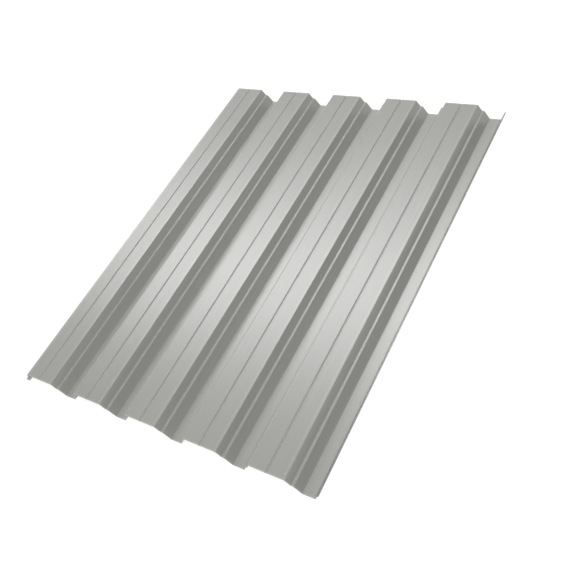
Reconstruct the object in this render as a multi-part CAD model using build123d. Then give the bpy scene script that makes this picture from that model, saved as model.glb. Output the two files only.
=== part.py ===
from build123d import *
import os

# Roll-formed trapezoidal sheet, in millimetres.
# Ribs run along Y and are counted from -X to +X.
# Every width and height is taken on the upper face, between the sharp corners of the bends.

# Sheet
THICKNESS = 0.7
LENGTH = 1148.0
INNER_BEND_RADIUS = 1.5

# Ribs
RIB_COUNT = 5
RIB_PITCH = 181.0
RIB_DEPTH = 45.5
CREST_WIDTH = 93.5
VALLEY_WIDTH = 31.0

# Stiffening groove along the middle of each crest
GROOVE_WIDTH = 5.4
GROOVE_FLOOR_WIDTH = 1.4
GROOVE_DEPTH = 2.4
GROOVE_INNER_RADIUS = 0.6

# Level stiffening ledge along each web
LEDGE_HEIGHT = 26.3
LEDGE_WIDTH = 6.0

# Side edges: a flat foot at the left, and a lip on the half web at the right
FOOT_WIDTH = 15.0
LIP_WIDTH = 3.2

# Slope of the plain parts of a web, as run for each unit of rise
FOOTPRINT_HALF = (RIB_PITCH - VALLEY_WIDTH) / 2
WEB_RUN = FOOTPRINT_HALF - CREST_WIDTH / 2
WEB_SLOPE = (WEB_RUN - LEDGE_WIDTH) / RIB_DEPTH


def web():
    """Corners of a rising web, as (run, height) from the end of its valley."""
    ledge_start = WEB_SLOPE * LEDGE_HEIGHT
    ledge_end = ledge_start + LEDGE_WIDTH
    return [(0, 0), (ledge_start, LEDGE_HEIGHT), (ledge_end, LEDGE_HEIGHT), (WEB_RUN, RIB_DEPTH)]


def rib(centre):
    """Bends of one rib, as (place, height, inner radius), from its left foot to its right foot."""
    left = [(run - FOOTPRINT_HALF, height, INNER_BEND_RADIUS) for run, height in web()]
    left += [
        (-GROOVE_WIDTH / 2, RIB_DEPTH, GROOVE_INNER_RADIUS),
        (-GROOVE_FLOOR_WIDTH / 2, RIB_DEPTH - GROOVE_DEPTH, GROOVE_INNER_RADIUS),
    ]
    right = [(-place, height, radius) for place, height, radius in reversed(left)]
    return [(centre + place, height, radius) for place, height, radius in left + right]


def all_bends():
    """Bends of the whole sheet, from its left edge to its right edge."""
    bends = []
    for index in range(RIB_COUNT):
        bends += rib(index * RIB_PITCH)
    last_valley_end = RIB_COUNT * RIB_PITCH - FOOTPRINT_HALF
    foot_and_ledge = web()[:2]
    bends += [(last_valley_end + run, height, INNER_BEND_RADIUS) for run, height in foot_and_ledge]
    return bends


def face_lines(bends):
    """Lines of the upper and lower faces, one thickness apart, with every bend rounded."""
    first, last = bends[0], bends[-1]
    upper = [Vector(first[0] - FOOT_WIDTH, first[1])]
    upper += [Vector(place, height) for place, height, inner in bends]
    upper += [Vector(last[0] + LIP_WIDTH, last[1])]
    runs = [(end - start).normalized() for start, end in zip(upper, upper[1:])]
    downs = [Vector(run.Y, -run.X) for run in runs]

    lower = [upper[0] + downs[0] * THICKNESS]
    upper_radii = []
    lower_radii = []
    for corner, bend, before, after in zip(upper[1:], bends, downs, downs[1:]):
        mitre = before + after
        lower.append(corner + mitre * (THICKNESS / before.dot(mitre)))
        inner = bend[-1]
        turns_up = before.cross(after).Z > 0
        upper_radii.append(inner if turns_up else inner + THICKNESS)
        lower_radii.append(inner + THICKNESS if turns_up else inner)
    lower.append(upper[-1] + downs[-1] * THICKNESS)
    return FilletPolyline(*upper, radius=upper_radii), FilletPolyline(*lower, radius=lower_radii)


def rolled_sheet():
    """The whole sheet as one solid, centred on X and Y, with its underside on Z = 0."""
    upper, lower = face_lines(all_bends())
    edges = [Line(upper @ end, lower @ end) for end in (0, 1)]
    section = make_face([upper, lower] + edges)
    sheet = extrude(Plane.XZ * section, LENGTH / 2, both=True)
    box = sheet.bounding_box()
    return Pos(-box.center().X, -box.center().Y, -box.min.Z) * sheet


os.makedirs("parts", exist_ok=True)
export_step(rolled_sheet(), "parts/profiled_sheet.step")
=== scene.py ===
import math

import bpy
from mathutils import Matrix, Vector


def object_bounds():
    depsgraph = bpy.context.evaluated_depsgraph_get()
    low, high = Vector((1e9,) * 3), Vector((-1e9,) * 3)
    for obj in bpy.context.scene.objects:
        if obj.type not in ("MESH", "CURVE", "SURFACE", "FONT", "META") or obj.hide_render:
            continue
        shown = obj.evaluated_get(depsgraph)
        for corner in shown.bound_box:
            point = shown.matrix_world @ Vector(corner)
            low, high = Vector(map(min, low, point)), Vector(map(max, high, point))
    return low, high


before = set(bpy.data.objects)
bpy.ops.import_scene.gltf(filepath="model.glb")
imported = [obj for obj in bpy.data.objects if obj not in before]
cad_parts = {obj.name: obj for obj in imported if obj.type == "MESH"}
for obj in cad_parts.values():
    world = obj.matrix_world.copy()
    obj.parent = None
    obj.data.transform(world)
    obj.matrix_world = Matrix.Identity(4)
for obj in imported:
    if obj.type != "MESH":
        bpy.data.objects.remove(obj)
cad_low, cad_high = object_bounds()
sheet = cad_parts["profiled_sheet"]


def srgb(*levels):
    """Linear colour from display levels of 0 to 255."""
    return tuple((v / 255 / 12.92) if v < 10 else ((v / 255 + 0.055) / 1.055) ** 2.4 for v in levels) + (1.0,)


# Finishes, with the painted highlight and the painted shade, in the sRGB levels that they show. A pair holds
# the darkest and the lightest tone of its finish
TOP_COAT = (srgb(148, 149, 144.5), srgb(153, 154, 149.5))
BACKING_COAT = (srgb(215, 216, 212), srgb(222, 223, 219))
BARE_METAL = (srgb(108, 110, 110), srgb(168, 170, 170))
PAINTED_HIGHLIGHT_AND_END_COAT = srgb(205, 206, 203)
PAINTED_SHADE_COAT = srgb(96, 97, 95)
WHITE = (1.0, 1.0, 1.0, 1.0)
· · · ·
Task
Transcribe, exactly and exclusively, the run of lines that opens with the line bearing "edges = [Line(upper" and closes with the line bearing "for corner in".

Worked solution
    edges = [Line(upper @ end, lower @ end) for end in (0, 1)]
    section = make_face([upper, lower] + edges)
    sheet = extrude(Plane.XZ * section, LENGTH / 2, both=True)
    box = sheet.bounding_box()
    return Pos(-box.center().X, -box.center().Y, -box.min.Z) * sheet


os.makedirs("parts", exist_ok=True)
export_step(rolled_sheet(), "parts/profiled_sheet.step")
=== scene.py ===
import math

import bpy
from mathutils import Matrix, Vector


def object_bounds():
    depsgraph = bpy.context.evaluated_depsgraph_get()
    low, high = Vector((1e9,) * 3), Vector((-1e9,) * 3)
    for obj in bpy.context.scene.objects:
        if obj.type not in ("MESH", "CURVE", "SURFACE", "FONT", "META") or obj.hide_render:
            continue
        shown = obj.evaluated_get(depsgraph)
        for corner in shown.bound_box:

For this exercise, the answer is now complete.